[3D code data]
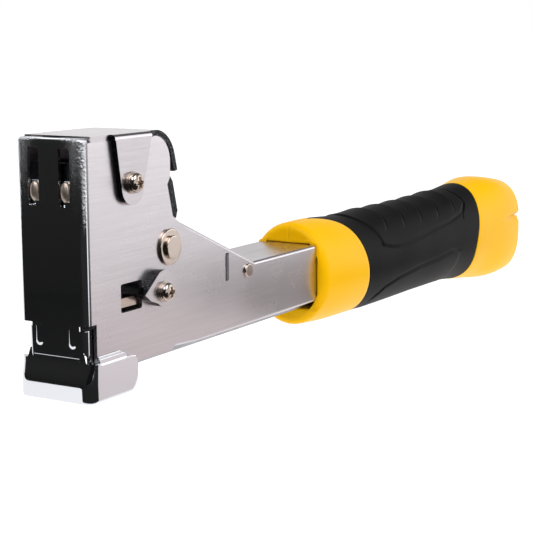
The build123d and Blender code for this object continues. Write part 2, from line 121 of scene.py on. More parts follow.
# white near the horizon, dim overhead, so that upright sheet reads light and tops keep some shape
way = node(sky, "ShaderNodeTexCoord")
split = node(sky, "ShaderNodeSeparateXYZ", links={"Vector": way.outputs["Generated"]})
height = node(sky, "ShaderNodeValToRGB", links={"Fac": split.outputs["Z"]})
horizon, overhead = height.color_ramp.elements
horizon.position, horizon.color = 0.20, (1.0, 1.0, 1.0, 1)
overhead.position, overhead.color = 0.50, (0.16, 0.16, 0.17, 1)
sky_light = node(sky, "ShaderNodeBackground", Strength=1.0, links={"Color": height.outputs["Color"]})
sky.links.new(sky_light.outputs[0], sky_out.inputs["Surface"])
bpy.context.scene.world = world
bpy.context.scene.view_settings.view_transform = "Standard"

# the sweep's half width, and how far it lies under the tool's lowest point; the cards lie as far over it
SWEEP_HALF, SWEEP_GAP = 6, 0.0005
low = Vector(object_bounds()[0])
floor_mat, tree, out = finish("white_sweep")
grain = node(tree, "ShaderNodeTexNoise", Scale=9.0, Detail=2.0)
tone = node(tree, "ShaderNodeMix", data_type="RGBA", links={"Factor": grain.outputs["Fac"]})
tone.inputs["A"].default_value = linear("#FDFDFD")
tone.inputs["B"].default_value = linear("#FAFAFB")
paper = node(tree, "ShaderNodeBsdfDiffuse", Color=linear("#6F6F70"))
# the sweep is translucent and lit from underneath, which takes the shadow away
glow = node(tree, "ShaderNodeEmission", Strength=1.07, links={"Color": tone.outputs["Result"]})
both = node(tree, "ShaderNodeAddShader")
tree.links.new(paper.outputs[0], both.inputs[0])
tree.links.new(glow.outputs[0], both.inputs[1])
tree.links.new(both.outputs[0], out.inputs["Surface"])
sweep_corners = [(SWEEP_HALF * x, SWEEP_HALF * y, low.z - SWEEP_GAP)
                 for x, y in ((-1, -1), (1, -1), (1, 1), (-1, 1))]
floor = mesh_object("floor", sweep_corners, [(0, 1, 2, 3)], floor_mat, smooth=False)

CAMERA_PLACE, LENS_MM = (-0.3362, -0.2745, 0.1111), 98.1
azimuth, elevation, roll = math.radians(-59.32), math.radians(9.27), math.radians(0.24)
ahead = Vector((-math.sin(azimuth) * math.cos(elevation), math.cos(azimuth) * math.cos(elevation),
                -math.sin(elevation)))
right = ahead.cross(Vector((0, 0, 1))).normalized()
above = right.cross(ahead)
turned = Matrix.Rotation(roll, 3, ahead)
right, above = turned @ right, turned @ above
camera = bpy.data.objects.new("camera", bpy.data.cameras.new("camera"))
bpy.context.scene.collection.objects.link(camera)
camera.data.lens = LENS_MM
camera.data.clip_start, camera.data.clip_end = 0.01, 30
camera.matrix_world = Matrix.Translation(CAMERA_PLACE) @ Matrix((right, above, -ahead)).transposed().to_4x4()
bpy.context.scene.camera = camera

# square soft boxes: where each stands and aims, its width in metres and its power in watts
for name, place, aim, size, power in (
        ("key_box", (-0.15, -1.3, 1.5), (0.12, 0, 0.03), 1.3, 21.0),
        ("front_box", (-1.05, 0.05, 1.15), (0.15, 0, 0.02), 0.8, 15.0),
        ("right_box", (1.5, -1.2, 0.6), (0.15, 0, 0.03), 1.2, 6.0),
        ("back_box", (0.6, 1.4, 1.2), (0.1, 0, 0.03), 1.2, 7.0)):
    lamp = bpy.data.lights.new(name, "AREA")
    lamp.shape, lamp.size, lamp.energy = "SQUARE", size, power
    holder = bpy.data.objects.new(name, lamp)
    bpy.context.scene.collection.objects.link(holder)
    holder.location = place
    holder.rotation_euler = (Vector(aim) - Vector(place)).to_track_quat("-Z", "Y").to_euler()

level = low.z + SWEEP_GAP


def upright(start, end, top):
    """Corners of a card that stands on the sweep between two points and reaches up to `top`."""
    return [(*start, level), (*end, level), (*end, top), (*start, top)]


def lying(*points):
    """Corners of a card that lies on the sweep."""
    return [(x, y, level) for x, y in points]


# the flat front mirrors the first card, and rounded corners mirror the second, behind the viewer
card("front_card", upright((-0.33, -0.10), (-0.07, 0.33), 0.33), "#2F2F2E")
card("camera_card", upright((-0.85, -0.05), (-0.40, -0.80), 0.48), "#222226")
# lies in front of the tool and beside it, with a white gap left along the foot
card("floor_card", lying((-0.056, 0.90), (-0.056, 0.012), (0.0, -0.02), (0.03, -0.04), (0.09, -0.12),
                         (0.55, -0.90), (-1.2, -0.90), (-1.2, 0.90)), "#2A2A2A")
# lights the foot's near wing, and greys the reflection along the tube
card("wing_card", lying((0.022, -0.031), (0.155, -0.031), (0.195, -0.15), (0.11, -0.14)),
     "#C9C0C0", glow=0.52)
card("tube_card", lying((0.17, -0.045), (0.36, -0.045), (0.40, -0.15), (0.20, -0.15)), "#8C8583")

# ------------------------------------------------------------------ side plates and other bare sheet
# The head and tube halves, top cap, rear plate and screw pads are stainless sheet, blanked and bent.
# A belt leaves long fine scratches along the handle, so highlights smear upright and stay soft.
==
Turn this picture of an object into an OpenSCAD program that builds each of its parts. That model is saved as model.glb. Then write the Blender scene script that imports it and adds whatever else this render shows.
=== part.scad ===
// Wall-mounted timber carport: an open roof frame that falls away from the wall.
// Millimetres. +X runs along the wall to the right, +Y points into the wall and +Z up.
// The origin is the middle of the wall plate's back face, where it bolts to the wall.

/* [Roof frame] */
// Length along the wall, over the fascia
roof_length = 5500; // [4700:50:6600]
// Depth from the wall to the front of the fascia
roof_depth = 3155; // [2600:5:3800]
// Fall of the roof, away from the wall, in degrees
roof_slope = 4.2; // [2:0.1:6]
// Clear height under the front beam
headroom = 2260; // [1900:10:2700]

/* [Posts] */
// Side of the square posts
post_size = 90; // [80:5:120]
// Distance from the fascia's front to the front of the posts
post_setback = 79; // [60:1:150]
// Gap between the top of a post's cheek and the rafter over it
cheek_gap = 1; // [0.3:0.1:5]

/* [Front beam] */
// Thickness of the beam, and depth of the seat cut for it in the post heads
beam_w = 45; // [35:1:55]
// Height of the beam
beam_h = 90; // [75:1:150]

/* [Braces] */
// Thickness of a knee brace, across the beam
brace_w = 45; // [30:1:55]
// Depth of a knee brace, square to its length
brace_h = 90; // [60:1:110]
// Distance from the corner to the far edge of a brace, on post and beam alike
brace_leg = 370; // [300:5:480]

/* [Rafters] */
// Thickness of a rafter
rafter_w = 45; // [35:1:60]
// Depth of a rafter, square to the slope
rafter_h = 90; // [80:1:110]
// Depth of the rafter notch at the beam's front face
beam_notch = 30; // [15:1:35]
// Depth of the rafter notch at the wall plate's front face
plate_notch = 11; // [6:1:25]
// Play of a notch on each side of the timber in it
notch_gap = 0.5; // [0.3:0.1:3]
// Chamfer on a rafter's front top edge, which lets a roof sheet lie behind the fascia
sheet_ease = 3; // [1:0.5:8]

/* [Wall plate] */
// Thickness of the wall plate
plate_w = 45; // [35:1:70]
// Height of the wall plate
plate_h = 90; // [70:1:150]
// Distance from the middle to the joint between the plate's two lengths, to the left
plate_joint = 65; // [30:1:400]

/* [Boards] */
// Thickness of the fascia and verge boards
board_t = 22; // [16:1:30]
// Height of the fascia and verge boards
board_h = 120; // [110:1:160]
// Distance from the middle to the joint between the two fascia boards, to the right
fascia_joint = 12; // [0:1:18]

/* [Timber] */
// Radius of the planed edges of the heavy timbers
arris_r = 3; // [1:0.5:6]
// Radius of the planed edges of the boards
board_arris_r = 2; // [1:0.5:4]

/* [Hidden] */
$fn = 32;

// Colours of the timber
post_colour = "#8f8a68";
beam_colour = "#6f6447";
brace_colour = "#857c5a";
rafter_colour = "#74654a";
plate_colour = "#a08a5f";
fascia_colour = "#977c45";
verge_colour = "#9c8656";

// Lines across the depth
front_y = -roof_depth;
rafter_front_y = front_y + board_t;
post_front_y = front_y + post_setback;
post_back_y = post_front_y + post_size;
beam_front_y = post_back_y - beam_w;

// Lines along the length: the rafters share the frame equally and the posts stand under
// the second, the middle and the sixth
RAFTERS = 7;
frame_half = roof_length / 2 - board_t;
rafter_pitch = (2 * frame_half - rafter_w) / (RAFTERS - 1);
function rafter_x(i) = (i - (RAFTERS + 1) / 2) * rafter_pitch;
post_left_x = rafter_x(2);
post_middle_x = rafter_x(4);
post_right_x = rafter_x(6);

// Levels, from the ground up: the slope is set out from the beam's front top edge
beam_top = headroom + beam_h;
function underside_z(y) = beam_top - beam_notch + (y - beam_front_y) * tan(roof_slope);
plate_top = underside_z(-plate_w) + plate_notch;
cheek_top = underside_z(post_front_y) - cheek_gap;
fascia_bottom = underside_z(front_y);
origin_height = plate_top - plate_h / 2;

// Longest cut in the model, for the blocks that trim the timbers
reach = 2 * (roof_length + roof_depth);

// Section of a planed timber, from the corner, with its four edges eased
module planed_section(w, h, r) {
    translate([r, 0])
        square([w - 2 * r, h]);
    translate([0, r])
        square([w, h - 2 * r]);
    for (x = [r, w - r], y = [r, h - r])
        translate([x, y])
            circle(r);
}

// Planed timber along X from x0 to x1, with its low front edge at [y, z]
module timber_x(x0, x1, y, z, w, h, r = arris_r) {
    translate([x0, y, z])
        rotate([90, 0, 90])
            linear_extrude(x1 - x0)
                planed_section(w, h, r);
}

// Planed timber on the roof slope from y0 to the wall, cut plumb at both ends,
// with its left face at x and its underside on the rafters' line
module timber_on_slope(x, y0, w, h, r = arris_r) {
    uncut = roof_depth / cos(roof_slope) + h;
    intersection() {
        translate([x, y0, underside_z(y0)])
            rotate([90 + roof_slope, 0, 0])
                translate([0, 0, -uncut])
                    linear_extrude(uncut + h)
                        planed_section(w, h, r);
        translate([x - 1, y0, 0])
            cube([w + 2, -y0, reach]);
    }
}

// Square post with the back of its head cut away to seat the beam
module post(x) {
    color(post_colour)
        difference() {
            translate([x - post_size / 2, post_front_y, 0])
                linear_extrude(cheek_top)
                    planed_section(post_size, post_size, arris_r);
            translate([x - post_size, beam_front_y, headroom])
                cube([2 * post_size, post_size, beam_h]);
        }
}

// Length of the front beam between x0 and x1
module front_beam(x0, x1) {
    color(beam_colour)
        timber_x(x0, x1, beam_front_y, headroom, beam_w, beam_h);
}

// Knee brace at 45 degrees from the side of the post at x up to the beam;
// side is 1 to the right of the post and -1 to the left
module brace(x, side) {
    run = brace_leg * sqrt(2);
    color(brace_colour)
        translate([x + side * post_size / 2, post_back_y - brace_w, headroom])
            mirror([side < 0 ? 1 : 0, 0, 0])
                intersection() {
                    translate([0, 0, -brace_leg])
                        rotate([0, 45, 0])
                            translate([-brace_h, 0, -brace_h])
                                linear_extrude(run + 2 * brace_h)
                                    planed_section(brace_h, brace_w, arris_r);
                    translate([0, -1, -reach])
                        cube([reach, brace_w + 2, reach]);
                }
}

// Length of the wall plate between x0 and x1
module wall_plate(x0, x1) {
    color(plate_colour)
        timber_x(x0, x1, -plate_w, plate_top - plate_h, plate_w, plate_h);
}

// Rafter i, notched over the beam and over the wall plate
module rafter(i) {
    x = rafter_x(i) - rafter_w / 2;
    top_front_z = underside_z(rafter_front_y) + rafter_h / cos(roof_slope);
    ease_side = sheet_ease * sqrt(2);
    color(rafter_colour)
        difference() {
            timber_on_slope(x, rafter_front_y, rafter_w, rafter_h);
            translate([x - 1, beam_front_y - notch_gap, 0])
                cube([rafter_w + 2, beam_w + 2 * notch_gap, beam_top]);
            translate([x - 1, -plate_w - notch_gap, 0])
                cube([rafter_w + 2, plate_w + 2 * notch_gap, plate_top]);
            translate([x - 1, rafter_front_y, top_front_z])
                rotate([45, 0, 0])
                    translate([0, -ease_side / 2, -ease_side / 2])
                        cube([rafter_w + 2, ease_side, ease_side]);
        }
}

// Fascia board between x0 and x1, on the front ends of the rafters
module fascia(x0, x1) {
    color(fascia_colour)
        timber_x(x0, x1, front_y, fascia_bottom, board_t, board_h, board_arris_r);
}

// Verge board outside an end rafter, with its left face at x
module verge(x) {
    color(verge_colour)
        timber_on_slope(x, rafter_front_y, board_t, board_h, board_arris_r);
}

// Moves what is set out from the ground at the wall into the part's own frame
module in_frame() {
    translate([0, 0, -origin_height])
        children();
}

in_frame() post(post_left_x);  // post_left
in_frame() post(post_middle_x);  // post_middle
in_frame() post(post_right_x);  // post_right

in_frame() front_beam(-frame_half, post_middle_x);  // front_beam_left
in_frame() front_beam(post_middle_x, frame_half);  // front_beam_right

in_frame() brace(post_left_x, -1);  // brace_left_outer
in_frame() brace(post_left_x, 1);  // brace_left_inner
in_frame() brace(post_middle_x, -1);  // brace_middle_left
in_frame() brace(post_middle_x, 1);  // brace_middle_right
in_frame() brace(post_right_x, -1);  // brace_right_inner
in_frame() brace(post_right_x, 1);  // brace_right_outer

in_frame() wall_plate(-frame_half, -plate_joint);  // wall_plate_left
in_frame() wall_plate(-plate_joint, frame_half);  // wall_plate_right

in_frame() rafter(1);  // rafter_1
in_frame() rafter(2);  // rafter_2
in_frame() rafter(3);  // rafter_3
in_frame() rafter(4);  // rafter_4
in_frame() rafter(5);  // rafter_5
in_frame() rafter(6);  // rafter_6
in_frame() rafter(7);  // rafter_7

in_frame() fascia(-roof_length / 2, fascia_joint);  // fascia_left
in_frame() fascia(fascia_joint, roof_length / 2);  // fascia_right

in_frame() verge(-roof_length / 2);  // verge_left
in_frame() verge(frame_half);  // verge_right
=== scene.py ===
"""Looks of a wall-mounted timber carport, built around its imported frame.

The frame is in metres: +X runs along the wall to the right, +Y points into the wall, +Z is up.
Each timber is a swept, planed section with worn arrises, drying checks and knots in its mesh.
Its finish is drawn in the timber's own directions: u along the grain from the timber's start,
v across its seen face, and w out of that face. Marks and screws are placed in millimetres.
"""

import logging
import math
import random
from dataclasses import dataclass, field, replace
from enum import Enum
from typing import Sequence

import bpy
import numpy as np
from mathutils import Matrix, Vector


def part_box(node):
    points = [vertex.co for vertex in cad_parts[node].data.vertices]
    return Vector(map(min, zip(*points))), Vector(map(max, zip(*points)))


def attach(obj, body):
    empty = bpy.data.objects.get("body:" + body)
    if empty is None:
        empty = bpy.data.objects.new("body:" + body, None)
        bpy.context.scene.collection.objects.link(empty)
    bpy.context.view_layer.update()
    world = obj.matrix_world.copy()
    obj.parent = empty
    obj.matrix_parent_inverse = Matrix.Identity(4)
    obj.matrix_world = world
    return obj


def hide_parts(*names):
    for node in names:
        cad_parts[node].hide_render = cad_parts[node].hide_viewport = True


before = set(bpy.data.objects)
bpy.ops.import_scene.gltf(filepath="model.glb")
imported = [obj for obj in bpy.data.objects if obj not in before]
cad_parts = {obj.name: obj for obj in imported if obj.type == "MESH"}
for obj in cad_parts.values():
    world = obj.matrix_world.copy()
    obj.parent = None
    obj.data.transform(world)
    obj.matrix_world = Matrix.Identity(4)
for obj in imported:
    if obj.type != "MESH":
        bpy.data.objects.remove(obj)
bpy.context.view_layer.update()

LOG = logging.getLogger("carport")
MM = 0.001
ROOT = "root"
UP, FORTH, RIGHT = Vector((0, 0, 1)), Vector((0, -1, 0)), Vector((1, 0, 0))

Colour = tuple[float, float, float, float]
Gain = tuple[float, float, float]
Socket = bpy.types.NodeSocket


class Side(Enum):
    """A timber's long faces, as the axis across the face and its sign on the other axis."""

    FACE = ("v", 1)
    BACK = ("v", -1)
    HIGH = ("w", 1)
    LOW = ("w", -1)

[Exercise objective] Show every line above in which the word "Identity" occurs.

[The answer]
    obj.matrix_parent_inverse = Matrix.Identity(4)
    obj.matrix_world = Matrix.Identity(4)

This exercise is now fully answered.